**Material provided:**

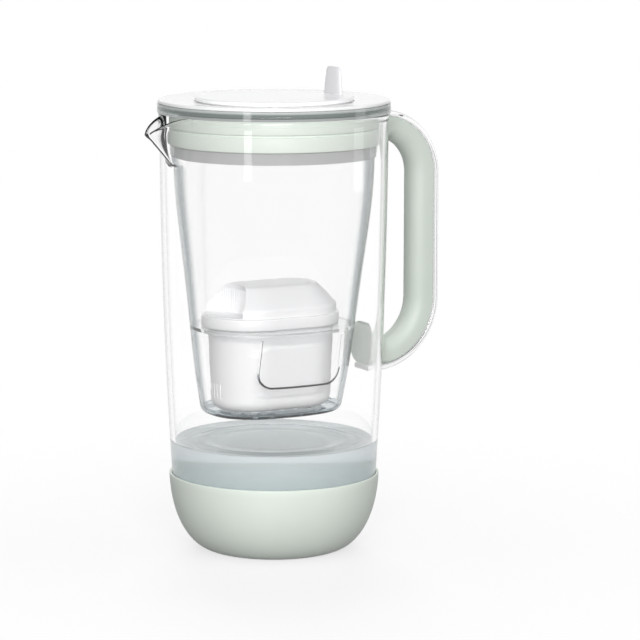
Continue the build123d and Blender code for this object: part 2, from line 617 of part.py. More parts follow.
def make_upper_screen():
    """Screen on the step in the cup's mouth, under the cap."""
    return in_mouth(-MOUTH_STEP, LEDGE_TOP + STEP_RISE, CAP_BOTTOM)


def make_lower_screen():
    """Screen on the cup's floor."""
    low = CUP_BOTTOM + CUP_WALL
    return cup_solid(CUP_WALL + FILL_GAP, low, low + SCREEN_THICKNESS)


def make_filter_media():
    """Bed of granules on the lower screen, with headroom above it."""
    low = CUP_BOTTOM + CUP_WALL + SCREEN_THICKNESS
    return cup_solid(CUP_WALL + FILL_GAP, low, LEDGE_TOP - MEDIA_HEADROOM)


# ------------------------------------------------------------- lid and flap
def hinge_ear(side):
    """One of the two ears under the lid that hold the pin. Side is -1 or 1."""
    across = sorted((side * KNUCKLE_HALF, side * (KNUCKLE_HALF + EAR_THICKNESS)))
    along = HINGE_X - KNUCKLE_RADIUS, KNUCKLE_BACK + EAR_BACK
    return block(along, across, (HINGE_Z - KNUCKLE_RADIUS, FLANGE_TOP + LID_THICKNESS / 2))


def make_lid_cover():
    """Lid ring with a sunken seat for the flap, a skirt and the hinge's ears."""
    plate = ring(REBATE_RADIUS, FLANGE_RADIUS - LID_EDGE_GAP, FLANGE_TOP, LID_TOP)
    plate = fillet(plate.edges().group_by(Axis.Z)[-1].sort_by(SortBy.RADIUS)[-1], LID_ROUND)
    seat = ring(OPENING_RADIUS, REBATE_RADIUS + LID_THICKNESS, SEAT_UNDER, FLAP_SEAT)
    riser = ring(REBATE_RADIUS, REBATE_RADIUS + LID_THICKNESS, SEAT_UNDER, LID_TOP)
    skirt = ring(SKIRT_RADIUS - SKIRT_WALL, SKIRT_RADIUS, FLANGE_TOP - SKIRT_DEPTH, FLANGE_TOP)
    lid = plate + seat + riser + skirt
    arm_room = (OPENING_RADIUS - 2 * PAST, KNUCKLE_BACK)
    lid -= block(arm_room, (-KNUCKLE_HALF, KNUCKLE_HALF), (SEAT_UNDER - PAST, LID_TOP + PAST))
    lid += hinge_ear(-1) + hinge_ear(1)
    return lid - hinge_rod(HINGE_PIN_RADIUS, 2 * (KNUCKLE_HALF + EAR_THICKNESS))


def make_hinge_pin():
    """Plain pin, as long as the hinge is wide over its ears."""
    return hinge_rod(HINGE_PIN_RADIUS, 2 * (KNUCKLE_HALF + EAR_THICKNESS))


def tab_slot():
    """The hole in the flap that the tab stands in."""
    half_thick, half_wide = TAB_THICKNESS / 2 + TAB_GAP, TAB_WIDTH / 2 + TAB_GAP
    along = TAB_MIDDLE - half_thick, TAB_MIDDLE + half_thick
    return block(along, (-half_wide, half_wide), (FLAP_SEAT - PAST, FLAP_TOP + PAST))


def make_flip_flap():
    """Raised round flap with a plug ring under it, cut away for the lever's arm."""
    cover = disc(FLAP_RADIUS, FLAP_SEAT, FLAP_TOP)
    cover = fillet(cover.edges().group_by(Axis.Z)[-1], FLAP_ROUND)
    cover = chamfer(cover.edges().group_by(Axis.Z)[0], FLAP_RELIEF)
    skin_under = FLAP_TOP - FLAP_SKIN
    cover -= disc(PLUG_RADIUS - PLUG_WALL, FLAP_SEAT, skin_under)
    plug_foot = FLAP_SEAT - PLUG_DEPTH
    plug = ring(PLUG_RADIUS - PLUG_WALL, PLUG_RADIUS, plug_foot, FLAP_SEAT)
    front = TAB_MIDDLE - FOOT_FRONT - PAST
    arm_way = block((front, HINGE_X), (-KNUCKLE_HALF, KNUCKLE_HALF), (plug_foot - PAST, skin_under))
    return cover + plug - arm_way - tab_slot()


def make_thumb_lever():
    """Upright thumb tab with a foot under the flap and an arm back to the hinge."""
    seat = FLAP_TOP - FLAP_SKIN
    across = -KNUCKLE_WIDTH / 2, KNUCKLE_WIDTH / 2
    base = Pos(TAB_MIDDLE, 0, seat) * Rectangle(TAB_THICKNESS, TAB_WIDTH)
    top = Pos(TAB_MIDDLE + TAB_LEAN, 0, FLAP_TOP + TAB_HEIGHT)
    tab = loft([base, top * Rectangle(TAB_TOP_THICKNESS, TAB_TOP_WIDTH)])
    tab = fillet(tab.edges().group_by(Axis.Z)[-1].filter_by(Axis.X), TAB_ROUND)
    foot = block((TAB_MIDDLE - FOOT_FRONT, TAB_MIDDLE + FOOT_BACK), across, (HINGE_Z - FOOT_DROP, seat))
    arm = block((TAB_MIDDLE, HINGE_X), across, (HINGE_Z - ARM_DROP, HINGE_Z + ARM_RISE))
    knuckle = hinge_rod(KNUCKLE_RADIUS, KNUCKLE_WIDTH)
    return tab + foot + arm + knuckle - hinge_rod(HINGE_PIN_RADIUS + HINGE_GAP, KNUCKLE_WIDTH + 2 * PAST)


# ------------------------------------------------------------- write the pieces
PIECES = {
    "glass_jug": make_glass_jug,
    "glass_handle": make_glass_handle,
    "handle_grip": make_handle_grip,
    "base_boot": make_base_boot,
    "funnel_hopper": make_funnel_hopper,
    "neck_collar": make_neck_collar,
    "cartridge_cup": make_cartridge_cup,
    "cartridge_cap": make_cartridge_cap,
    "upper_screen": make_upper_screen,
    "filter_media": make_filter_media,
    "lower_screen": make_lower_screen,
    "lid_cover": make_lid_cover,
    "hinge_pin": make_hinge_pin,
    "flip_flap": make_flip_flap,
    "thumb_lever": make_thumb_lever,
}

os.makedirs("parts", exist_ok=True)
for name, make in PIECES.items():
    piece = make()
    export_step(piece, f"parts/{name}.step")
    print(name, "volume", round(piece.volume / 1000, 2), "cm3")
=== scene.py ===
# %% [markdown]
# # A glass water filter jug with a flip lid
# The real object is a blown glass jug in a soft mint boot, with a clear moulded funnel hanging in its
# neck. The CAD frame already holds every piece at its real size. This lesson dresses that frame: it
# models the smooth skins again as clean meshes, and it gives each one the finish that its maker would.
# Everything is worked out in millimetres and turned to metres at the moment a mesh is made.

from math import acos, copysign, cos, exp, hypot, pi, radians, sin, sqrt, tan

import bmesh
import bpy
from mathutils import Matrix, Vector


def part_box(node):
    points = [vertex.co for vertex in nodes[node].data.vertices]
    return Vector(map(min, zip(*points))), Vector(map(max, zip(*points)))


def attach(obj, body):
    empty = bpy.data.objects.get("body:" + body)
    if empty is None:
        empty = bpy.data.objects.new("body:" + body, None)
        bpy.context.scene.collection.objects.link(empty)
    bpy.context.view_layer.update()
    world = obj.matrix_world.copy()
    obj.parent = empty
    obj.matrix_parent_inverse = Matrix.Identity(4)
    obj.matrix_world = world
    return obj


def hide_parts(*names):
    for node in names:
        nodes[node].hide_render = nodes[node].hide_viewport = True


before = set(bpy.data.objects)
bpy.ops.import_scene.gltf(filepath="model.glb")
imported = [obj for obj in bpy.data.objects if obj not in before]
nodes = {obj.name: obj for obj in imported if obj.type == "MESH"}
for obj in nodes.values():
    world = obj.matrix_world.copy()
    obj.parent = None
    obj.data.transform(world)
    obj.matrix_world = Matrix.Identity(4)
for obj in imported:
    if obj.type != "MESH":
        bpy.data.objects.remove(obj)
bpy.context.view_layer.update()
MM = 0.001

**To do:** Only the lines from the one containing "for name, make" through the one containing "bpy.context.scene.collection.objects.link(empty)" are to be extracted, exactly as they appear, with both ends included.

**Task answer:**
for name, make in PIECES.items():
    piece = make()
    export_step(piece, f"parts/{name}.step")
    print(name, "volume", round(piece.volume / 1000, 2), "cm3")
=== scene.py ===
# %% [markdown]
# # A glass water filter jug with a flip lid
# The real object is a blown glass jug in a soft mint boot, with a clear moulded funnel hanging in its
# neck. The CAD frame already holds every piece at its real size. This lesson dresses that frame: it
# models the smooth skins again as clean meshes, and it gives each one the finish that its maker would.
# Everything is worked out in millimetres and turned to metres at the moment a mesh is made.

from math import acos, copysign, cos, exp, hypot, pi, radians, sin, sqrt, tan

import bmesh
import bpy
from mathutils import Matrix, Vector


def part_box(node):
    points = [vertex.co for vertex in nodes[node].data.vertices]
    return Vector(map(min, zip(*points))), Vector(map(max, zip(*points)))


def attach(obj, body):
    empty = bpy.data.objects.get("body:" + body)
    if empty is None:
        empty = bpy.data.objects.new("body:" + body, None)
        bpy.context.scene.collection.objects.link(empty)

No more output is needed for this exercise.